この曲は現時点では一般的に非常に評価の高い作品で演奏頻度も、録音頻度も決して低くないようだが、 私は寧ろ昔のほうが良く聴いた。とりわけ終楽章の主題が最後に再現される部分では自分の時間意識が ある種の変容を起こしているように思えて、一体そこで起きているのは何なのか、なぜそのようなことが可能なのか、 どうしてもそれなりに納得の行く説明が欲しくてあれこれ考えていた。勿論それは現時点でも課題であり続けている。 一方で、この曲に関して必ず問題になる世界観の表明などの標題に纏わる問題が私にはひどく 煩わしいものに思えて、それもあってこの曲に対する距離感が生じているのかも知れない。 例えばこの曲に「円環的」な構造を見出そうとする意見があって、それを支持する日本人によるコメントを 読んだことがあるが、具体的にどこに「円環的」な構造を見出しているのかをあたってみれば絶句してしまう。 ソナタの再現部、舞曲のような3部形式、第6楽章における第1楽章の素材の侵入などをもって「円環的」と 呼べるのであれば、それは第3交響曲固有の特徴ではないだろう。少なくとも構想の時点では言語的な 形態をとっていたこの音楽の標題から出発して、ある種の世界観がこの音楽の構造にも反映していると 言いたげであるが、その根拠が上述のもの程度では少なくとも私には何の説得力も感じられない。 かえってそのような「言いがかり」に近い議論によって、第3交響曲をある種の世界観のある仕方での 反映とする、それ自体は別段誤りというわけではない見解自体を、そうした説を吹聴する人間同様 胡散臭いものと感じさせかねないのではなかろうか。
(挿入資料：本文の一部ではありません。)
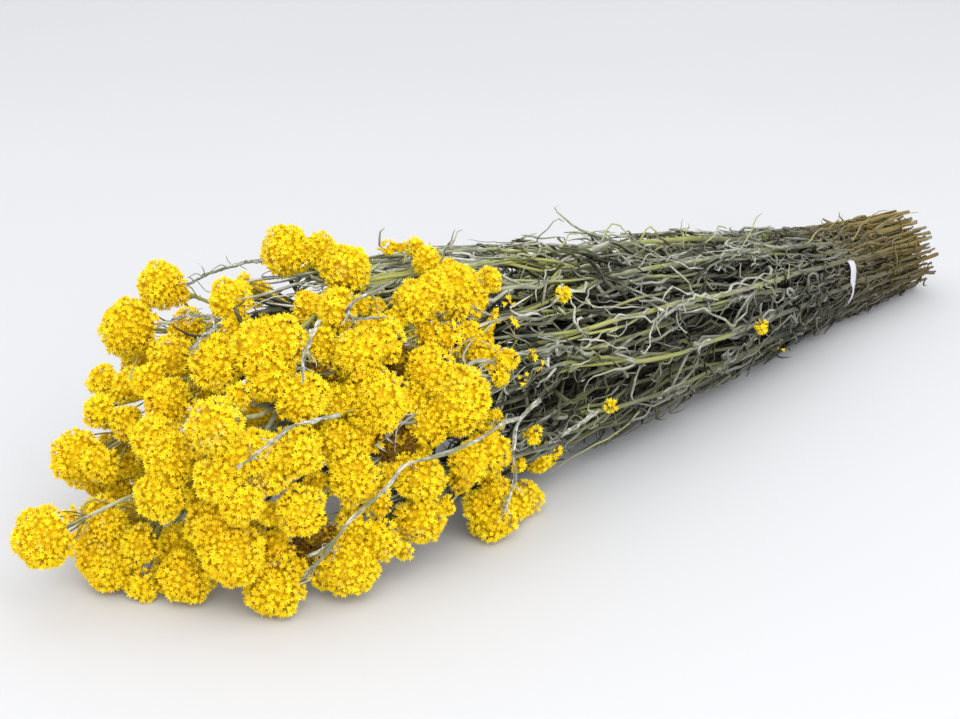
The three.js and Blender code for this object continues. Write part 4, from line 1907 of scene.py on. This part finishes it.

きっとあるに違いない内容と形式の密接な 連関を見出そうという努力が、そのような皮相な観察が書物のかたちで流布することで大手をふって 撒き散らされることによって妨げられることを懸念すべきではないかとさえ思われる。
[追記]この作品については、新型コロナウィルス感染症の蔓延が原因で、1年延期の上実施されたマーラー祝祭オーケストラ(音楽監督・井上喜惟)第18回定期演奏会(2021年5月9日)に接する機会があったのだが、諸般の事情から、コンサートホールを訪れるのを自粛せざるを得ず、実演に接する機会を得られらずにいる。